Alwaght- Israeli regime has further restricted Palestinian farmers' access to their land that is ended up on the wrong side of occupied West Bank separation wall, Russia Today reported.
Palestinians see it as part of a creeping theft of their property.
In the early 2000s, Tel Aviv began the construction of a long barrier between itself and the West Bank, saying it was a necessary temporary measure in response to the Second Intifada. Two decades on, the wall is still in place, and its impact on the life of Palestinian civilians is increasingly harsh.
Large sections of the separation wall have been built across land seized from Palestinian farmers, trapping some of their lots on the Israeli side. The owners now have to receive permits from Israeli regime’s Civil Administration in the occupied West Bank to gain access to tend to the land. The rules on what kind of access can be granted have been recently tightened, the newspaper Haaretz reported.
The changes include a limit on how many times a farmer can travel through a wall checkpoint each year, depending on the type of produce he grows on his land. The quota is 40 times a year for olives, 50 times for figs, 30 for barley, and 220 for tomatoes or strawberries.
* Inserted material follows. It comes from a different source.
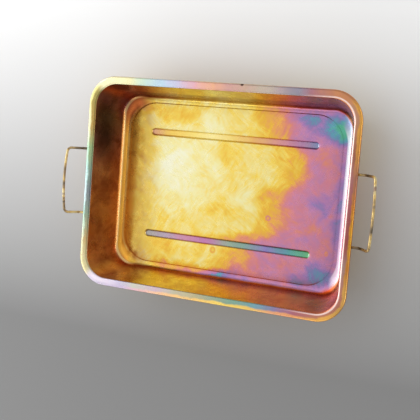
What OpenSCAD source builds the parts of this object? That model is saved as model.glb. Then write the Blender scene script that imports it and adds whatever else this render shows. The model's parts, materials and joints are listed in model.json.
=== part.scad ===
// Oil drain pan: a deep-drawn steel tray with a rolled edge, two pressed
// runners under the floor, and two cranked wire handles hinged in loop clips
// that are spot-welded to the end walls under the flange.
// The origin is the middle of the base: z = 0 is the plane the runners stand
// on, and the long side lies along X. Sizes are in millimetres.

/* [Pan] */
// Length over the rolled edge
pan_length = 450; // [380:1:520]
// Width over the rolled edge
pan_width = 343; // [280:1:400]
// Height from the runners' undersides to the top of the flange
pan_height = 81; // [70:1:110]
// Thickness of the steel sheet
sheet = 0.8; // [0.6:0.1:1.2]
// Lean of the walls from the vertical, in degrees
wall_draft = 10.5; // [8:0.5:16]
// Corner radius of the rolled edge's outline
edge_corner = 46; // [40:1:60]
// Corner radius where the wall turns out into the flange
mouth_corner = 36; // [30:1:45]
// Corner radius where the wall turns in to the foot fillet
foot_corner = 32; // [25:1:40]
// Corner radius of the floor panel
panel_corner = 45; // [40:1:60]
// Radius of the fillet between the wall and the floor
foot_fillet = 10; // [6:0.5:14]
// Width of the flat groove between the fillet and the floor panel's step,
// along the sides and, on top of that, at the two ends
side_groove = 0.5; // [0.5:0.25:3]
end_groove = 5; // [1:0.5:8]
// Width of the floor panel's step
step_width = 1.8; // [1:0.1:3]
// Height of the floor panel above the groove around it
panel_step = 0.6; // [0.4:0.1:1]

/* [Rolled edge] */
// Outside diameter of the rolled bead
bead_d = 6.5; // [5:0.1:8]
// Distance from the mouth bend's centre to the bead's centre
flange_run = 6.75; // [5:0.25:9]
// Radius of the bend between the wall and the flange
mouth_bend = 3; // [2:0.25:4]
// How far the bead is rolled round, in degrees
roll_angle = 288; // [252:18:306]

/* [Runners] */
// Distance between the two runners, centre to centre
runner_pitch = 173; // [140:1:190]
// Length of a runner's recess
runner_length = 294; // [240:1:310]
// Width of a runner's recess at the floor
runner_width = 14; // [10:0.5:18]
// Depth of a runner's recess below the floor panel
runner_depth = 3; // [2:0.25:4]

/* [Handles] */
// Diameter of the handle wire
wire_d = 4; // [3:0.25:4.5]
// Distance between a handle's two legs, centre to centre
leg_pitch = 106.8; // [90:0.1:120]
// Depth of the hinge pins' axis below the top of the flange
hinge_depth = 10.5; // [9.5:0.5:14]
// Reach of the level part of a leg beyond the rolled edge
leg_reach = 10.3; // [8:0.1:14]
// Upward crank of the handle outside the edge, in degrees
crank_angle = 52; // [40:1:60]
// Length of the cranked part, from the crank to the grip's middle
crank_length = 31.5; // [28:0.5:50]
// Radius of the grip's gentle outward bow
bow_radius = 380; // [300:5:600]
// Shift of the left handle along the end wall
left_shift = -3; // [-5:0.5:5]
// Shift of the right handle along the end wall
right_shift = -1.5; // [-5:0.5:5]

/* [Clips] */
// Thickness of a clip's strap
strap = 1; // [0.8:0.1:1.5]
// Width of a clip's strap along the pin
strap_width = 10; // [8:0.5:14]
// Length of a clip's welded tab below the pin
tab_length = 13; // [10:0.5:18]
// Radial clearance of a pin in its clip
pin_clearance = 0.06; // [0.02:0.01:0.1]

/* [Hidden] */

// Facets of a full turn on round solids, and on the runners' hulled ends
$fn = 64;
runner_facets = 32;
// Segments in a quarter-circle corner of the pan's outline
corner_steps = 12;
// Segments in the foot fillet and in the mouth bend
fillet_steps = 6;
bend_steps = 4;
// Turn of one segment of the rolled bead; it divides a quarter turn evenly
bead_facet = 18;
bead_steps = roll_angle / bead_facet;

bead_r = bead_d / 2;
wire_r = wire_d / 2;

// Half sizes of the outline that runs through the mouth bend's centre.
// Every other outline is this one moved outwards by u, or inwards by -u.
half_x = pan_length / 2 - bead_r - flange_run;
half_y = pan_width / 2 - bead_r - flange_run;

// Heights of the floor panel's top and of the groove that surrounds it
panel_z = runner_depth + sheet;
groove_z = panel_z - panel_step;

// The straight wall's upper end, where the mouth bend starts
wall_top_u = -mouth_bend * cos(wall_draft);
wall_top_z = pan_height - mouth_bend * (1 - sin(wall_draft));
// The straight wall's lower end, where the foot fillet starts
wall_foot_z = groove_z + foot_fillet * (1 - sin(wall_draft));
wall_foot_u = wall_top_u - (wall_top_z - wall_foot_z) * tan(wall_draft);
// The foot fillet's centre, and the two edges of the floor's step
fillet_u = wall_foot_u - foot_fillet * cos(wall_draft);
step_u = fillet_u - side_groove;
panel_u = step_u - step_width;
// The rolled edge's outermost line
edge_u = flange_run + bead_r;

// Pan's outline at offset u: half sizes follow u, corners follow this table
function corner_at(u) = lookup(u, [
    [panel_u, panel_corner],
    [fillet_u, panel_corner],
    [wall_foot_u, foot_corner],
    [wall_top_u, mouth_corner],
    [edge_u, edge_corner],
]);

// Both faces of the sheet at one point of its run: [u, z] on the face that
// holds the oil, then [u, z] on the other face
function bent(cu, cz, r_in, r_out, a) = [
    [cu + r_in * cos(a), cz + r_in * sin(a)],
    [cu + r_out * cos(a), cz + r_out * sin(a)],
];
function arc_run(cu, cz, r_in, r_out, from, to, steps) = [
    for (i = [0:steps]) bent(cu, cz, r_in, r_out, from + (to - from) * i / steps)
];

// The floor panel's step: [u, z] on both faces, as above
step_run = [
    [[panel_u, panel_z], [panel_u, panel_z - sheet]],
    [[step_u, groove_z], [step_u, groove_z - sheet]],
];
// The sheet's run from the foot fillet to the end of the rolled bead
sheet_run = concat(
    arc_run(
        fillet_u, groove_z + foot_fillet,
        foot_fillet, foot_fillet + sheet,
        -90, -wall_draft, fillet_steps
    ),
    arc_run(
        0, pan_height - mouth_bend,
        mouth_bend, mouth_bend - sheet,
        180 - wall_draft, 90, bend_steps
    ),
    arc_run(
        flange_run, pan_height - bead_r,
        bead_r, bead_r - sheet,
        90, 90 - roll_angle, bead_steps
    )
);

// One closed ring of points around the pan, at offset u and height z. It is
// shorter than the others by end_inset at each end.
function ring(u, z, corner, end_inset = 0) = [
    for (q = [0:3])
        let (
            sx = q == 0 || q == 3 ? 1 : -1,
            sy = q < 2 ? 1 : -1,
            cx = sx * (half_x + u - corner - end_inset),
            cy = sy * (half_y + u - corner)
        )
        for (i = [0:corner_steps])
            let (a = 90 * (q + i / corner_steps))
            [cx + corner * cos(a), cy + corner * sin(a), z]
];
function inner_ring(s, end_inset = 0) =
    ring(s[0][0], s[0][1], corner_at(s[0][0]), end_inset);
function outer_ring(s, end_inset = 0) =
    ring(s[1][0], s[1][1], corner_at(s[0][0]) + s[1][0] - s[0][0], end_inset);

// Rings stacked into one closed skin, with a flat cap at each end
module skin(rings) {
    n = len(rings[0]);
    last = len(rings) - 1;
    sides = [
        for (k = [0:last - 1])
            for (i = [0:n - 1])
                let (
                    j = (i + 1) % n,
                    a = k * n + i,
                    b = k * n + j,
                    c = a + n,
                    d = b + n
                )
                each [[a, d, c], [a, b, d]]
    ];
    first_cap = [for (i = [0:n - 1]) n - 1 - i];
    last_cap = [for (i = [0:n - 1]) last * n + i];
    polyhedron(
        points = [for (r = rings) each r],
        faces = concat([first_cap], sides, [last_cap])
    );
}

// Bar with round ends and sloping sides, along X
module runner_bar(r_low, r_high, z_low, z_high) {
    end_x = (runner_length - runner_width) / 2;
    hull()
        for (x = [-end_x, end_x])
            translate([x, 0, z_low])
                cylinder(h = z_high - z_low, r1 = r_low, r2 = r_high, $fn = runner_facets);
}

// A runner is the same pressing seen twice: a recess above, a bar below
module pan() {
    recess_r = runner_width / 2;
    side_slope = 2.6;
    side_wall = 0.75 * sheet;
    count = len(sheet_run);
    rings = concat(
        [for (s = step_run) inner_ring(s, end_groove)],
        [for (s = sheet_run) inner_ring(s)],
        [for (i = [count - 1:-1:0]) outer_ring(sheet_run[i])],
        [for (i = [1, 0]) outer_ring(step_run[i], end_groove)]
    );
    color("goldenrod")
        difference() {
            union() {
                skin(rings);
                for (side = [-1, 1])
                    translate([0, side * runner_pitch / 2, 0])
                        runner_bar(
                            recess_r - side_slope + side_wall,
                            recess_r + side_wall,
                            0,
                            runner_depth + sheet / 2
                        );
            }
            for (side = [-1, 1])
                translate([0, side * runner_pitch / 2, 0])
                    runner_bar(recess_r - side_slope, recess_r, sheet, panel_z + 0.01);
        }
}

// Hinge axis: a clip's loop stands against the outside of the end wall
bore_r = wire_r + pin_clearance;
loop_r = bore_r + strap;
hinge_z = pan_height - hinge_depth;
wall_out_x = half_x + wall_top_u - (wall_top_z - hinge_z) * tan(wall_draft)
    + sheet / cos(wall_draft);
weld_sink = 0.1;
hinge_x = wall_out_x + (loop_r - weld_sink) / cos(wall_draft);

// Lengths along a pin: leg bend, gap before the clip, clip, end beyond it
root_bend = 4;
clip_gap = 1.2;
pin_end = 2;
clip_y = leg_pitch / 2 + root_bend + clip_gap + strap_width / 2;
pin_length = clip_gap + strap_width + pin_end;

// Bends of the cranked part
crank_bend = 6;
grip_bend = 7;
bow_half = asin((leg_pitch / 2 - grip_bend) / (bow_radius - grip_bend));
grip_drop = bow_radius * (1 - cos(bow_half)) + grip_bend * cos(bow_half);
crank_setback = crank_bend * tan(crank_angle / 2);
level_length = pan_length / 2 + leg_reach - hinge_x - root_bend - crank_setback;
rise_length = crank_length - crank_setback - grip_drop;

// The wire between the pins, step by step: each step is
// [straight length, bend radius, bend angle, which way the bend turns].
// The last is an angle in the wire's own cross-section.
sideways = 0;
upwards = 90;
across = 180;
leg = [
    [0, root_bend, 90, sideways],
    [level_length, crank_bend, crank_angle, upwards],
    [rise_length, grip_bend, 90 - bow_half, across],
];
grip = [[0, bow_radius, 2 * bow_half, across]];
leg_back = [
    [0, grip_bend, 90 - bow_half, across],
    [rise_length, crank_bend, crank_angle, upwards],
    [level_length, root_bend, 90, sideways],
];

// Sides of the bent wire's section, and the most that one segment of a bend
// may turn and run
wire_sides = 16;
wire_turn = 12;
wire_run = 12;

// Rodrigues' rotation of v about the unit axis n by angle a
function turned(v, n, a) =
    v * cos(a) + cross(n, v) * sin(a) + n * (n * v) * (1 - cos(a));

// One point of the wire: [position, heading, side]
function bent_frames(steps, frame, i = 0) = i == len(steps) ? [] :
    let (
        run = steps[i][0],
        r = steps[i][1],
        a = steps[i][2],
        way = steps[i][3],
        head = frame[1],
        side = frame[2],
        from = frame[0] + run * head,
        towards = side * cos(way) + cross(head, side) * sin(way),
        axis = cross(head, towards),
        count = ceil(max(a / wire_turn, r * a * PI / 180 / wire_run)),
        frames = [
            for (k = [run > 0 ? 0 : 1 : count])
                let (t = a * k / count)
                [
                    from + r * towards - r * turned(towards, axis, t),
                    turned(head, axis, t),
                    turned(side, axis, t),
                ]
        ]
    )
    concat(frames, bent_frames(steps, frames[len(frames) - 1], i + 1));

// The wire's section at one frame, a hair inside the pins' circle
inside_pin = 0.995;
function wire_ring(frame) =
    let (up = cross(frame[1], frame[2]), r = inside_pin * wire_r)
    [
        for (k = [0:wire_sides - 1])
            let (a = 360 * k / wire_sides)
            frame[0] + r * (cos(a) * frame[2] - sin(a) * up)
    ];

// The right handle: bent wire between two true round pins
module right_handle_shape() {
    pin_root = leg_pitch / 2 + root_bend;
    start = [[hinge_x, pin_root, hinge_z], [0, -1, 0], [1, 0, 0]];
    frames = concat([start], bent_frames(concat(leg, grip, leg_back), start));
    skin([for (f = frames) wire_ring(f)]);
    for (way = [-1, 1])
        translate([hinge_x, way * pin_root, hinge_z])
            rotate([-way * 90, 0, 0])
                cylinder(h = pin_length, r = wire_r);
}

module handle_left() {
    color("darkgoldenrod")
        translate([0, left_shift, 0])
            mirror([1, 0, 0])
                right_handle_shape();
}

module handle_right() {
    color("darkgoldenrod")
        translate([0, right_shift, 0])
            right_handle_shape();
}

// Strap folded round the pin, both ends laid together on the wall below it
module clip(side, y) {
    mirror([side < 0 ? 1 : 0, 0, 0])
        translate([hinge_x, y + strap_width / 2, hinge_z])
            rotate([90, 0, 0])
                rotate([0, 0, -wall_draft])
                    linear_extrude(strap_width)
                        difference() {
                            union() {
                                circle(r = loop_r);
                                translate([-loop_r, -tab_length])
                                    square([2 * strap, tab_length]);
                            }
                            circle(r = bore_r);
                        }
}

module clip_left_front() {
    color("olivedrab") clip(-1, left_shift - clip_y);
}

module clip_left_back() {
    color("olivedrab") clip(-1, left_shift + clip_y);
}

module clip_right_front() {
    color("olivedrab") clip(1, right_shift - clip_y);
}

module clip_right_back() {
    color("olivedrab") clip(1, right_shift + clip_y);
}

pan();
handle_left();
handle_right();
clip_left_front();
clip_left_back();
clip_right_front();
clip_right_back();
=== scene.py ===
"""Looks of the oil drain pan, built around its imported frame.

The object is one deep-drawn steel tray with a rolled edge, two bent-wire drop
handles and four loop clips, all zinc plated under an iridescent yellow
chromate. Lengths are in metres and angles in degrees unless a name says
otherwise. +X runs along the tray, +Y across it and +Z up.
"""

import json
import logging
import math
from dataclasses import dataclass, field
from enum import Enum

import bmesh
import bpy
from mathutils import Matrix, Vector, noise


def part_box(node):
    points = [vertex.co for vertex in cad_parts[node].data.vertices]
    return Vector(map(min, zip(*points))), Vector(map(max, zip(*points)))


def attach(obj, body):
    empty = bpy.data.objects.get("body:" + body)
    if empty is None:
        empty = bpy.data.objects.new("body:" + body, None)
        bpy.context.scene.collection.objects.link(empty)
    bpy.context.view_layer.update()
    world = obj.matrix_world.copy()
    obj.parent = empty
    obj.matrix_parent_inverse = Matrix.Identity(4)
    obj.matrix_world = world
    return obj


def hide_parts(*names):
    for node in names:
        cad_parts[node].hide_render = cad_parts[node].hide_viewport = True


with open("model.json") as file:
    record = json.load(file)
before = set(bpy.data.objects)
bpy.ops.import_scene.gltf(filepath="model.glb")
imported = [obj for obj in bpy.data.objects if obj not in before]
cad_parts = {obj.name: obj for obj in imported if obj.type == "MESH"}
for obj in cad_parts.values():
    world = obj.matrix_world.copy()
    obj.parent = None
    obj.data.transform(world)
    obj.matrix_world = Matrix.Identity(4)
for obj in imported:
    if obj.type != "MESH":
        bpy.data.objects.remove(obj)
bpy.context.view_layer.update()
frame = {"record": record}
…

Once exhausted, a new request for access will need to be obtained, provided the Israeli officials agree there is a need for extending the quota, which is not a certainty. In fact, the rejection rate for entry permits has jumped to 72 percent in 2018 from just 24 percent four years earlier, the newspaper noted.
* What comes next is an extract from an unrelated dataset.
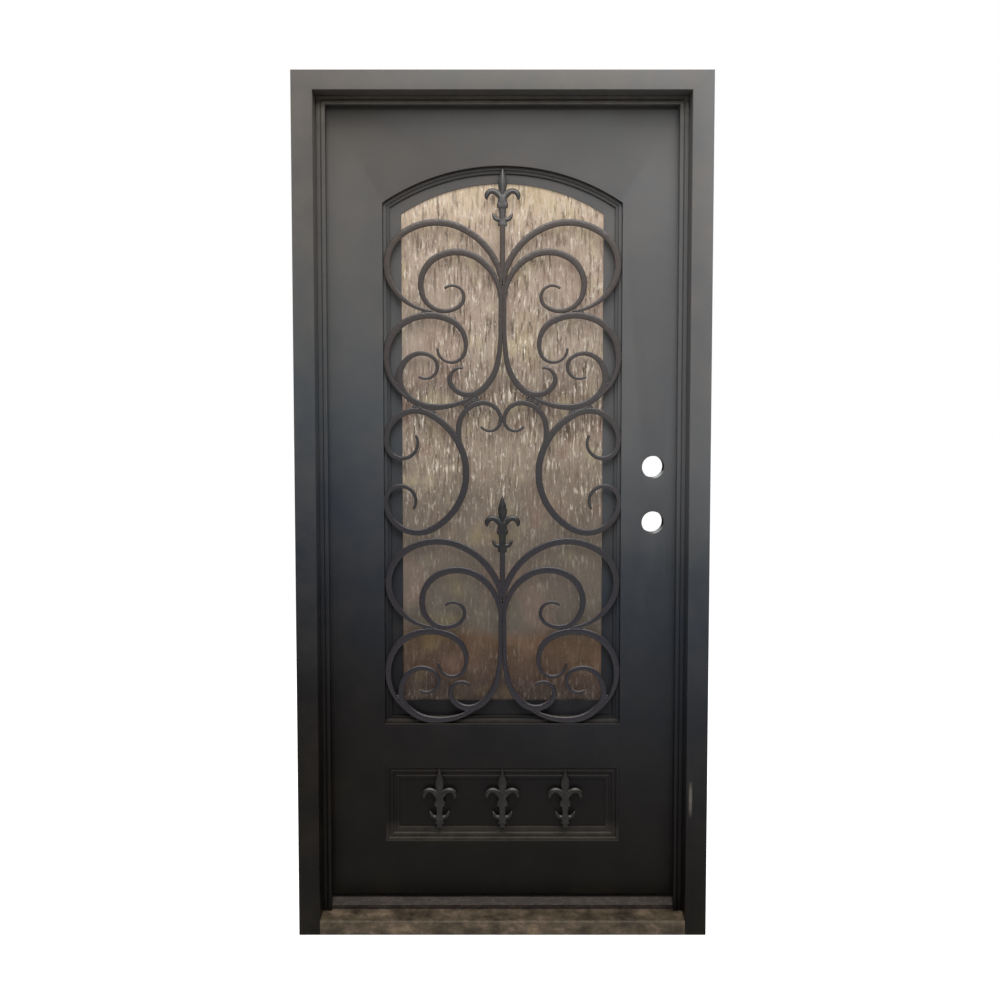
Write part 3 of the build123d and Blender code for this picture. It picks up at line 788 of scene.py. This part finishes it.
def repeating_tree():
    """Sets a copy of one shape on every point, each turned and shrunk a little by a fixed seed."""
    tree, bench, given = new_tree("set_copies", (("Pattern", "Object", None), ("Turn", "Float", 0.0),
                                                 ("Smallest", "Float", 1.0), ("Seed", "Int", 7),
                                                 ("Finish", "Material", None)))
    shape = bench.add("GeometryNodeObjectInfo", {}, {"Object": given.other("Pattern")}, "Geometry")
    most = given.other("Turn")
    spin, size = (bench.add("FunctionNodeRandomValue", {"data_type": "FLOAT"},
                            {"Min_001": least, "Max_001": greatest, "Seed": given.other("Seed")}, "Value_001")
                  for least, greatest in ((most * -1, most), (given.other("Smallest"), 1.0)))
    turn = bench.add("ShaderNodeCombineXYZ", {}, {"Y": spin})
    copies = bench.add("GeometryNodeInstanceOnPoints", {},
                       {"Points": given, "Instance": shape, "Rotation": turn, "Scale": size})
    close_tree(bench, copies, given)
    return tree


def copies_at(name, shape, points, finish, turn=0.0, smallest=1.0, crease=35):
    """One mesh of a shape set at every point."""
    pattern = linked("pattern", shape)
    spots = bpy.data.meshes.new("spots")
    spots.from_pydata(points, [], [])
    made = worked(name, spots, repeating_tree(), pattern=pattern, turn=turn, smallest=smallest, finish=finish)
    bpy.data.objects.remove(pattern)
    return shaded(made, crease)


class DOOR_OT_frame(bpy.types.Operator):
    """Weld the jambs and header into one painted frame"""
    bl_idname = "door.frame"
    bl_label = "Door frame"

    def execute(self, context):
        def outline(u):
            return [(-half_frame + u, 0), (-half_door - u, 0), (-half_door - u, door_head + u),
                    (half_door + u, door_head + u), (half_door + u, 0), (half_frame - u, 0),
                    (half_frame - u, frame_head - u), (-half_frame + u, frame_head - u)]
        mesh = sheet_shell("welded_frame", [outline], frame_front, frame_back, settings("door_edges").sheet)
        fitted("welded_frame", mesh, bronze_paint("frame"), "jamb_left", "jamb_right", "header", body="frame")
        repaint(sill_finish(), "threshold")
        return {"FINISHED"}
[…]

Pretty restrictive limitations for land access existed even before the latest change, based on factors such as seasons. For example, olive growers are given a month to collect their harvest – regardless of whether a particular family has enough labor to complete the job in the allocated period of time. Some farmers have to take lengthy trips to the nearest gate before backtracking on the other side, whereas they had only to walk a short direct path before the erection of the wall.
There are other questionable practices, like dividing a family plot between members and then denying access rights because those individual plots are deemed too small for agricultural purposes.
Many Palestinians see the Israeli policies as nothing but a ploy meant to force them to abandon their lands, which would then be cultivated by Israeli settlers at will.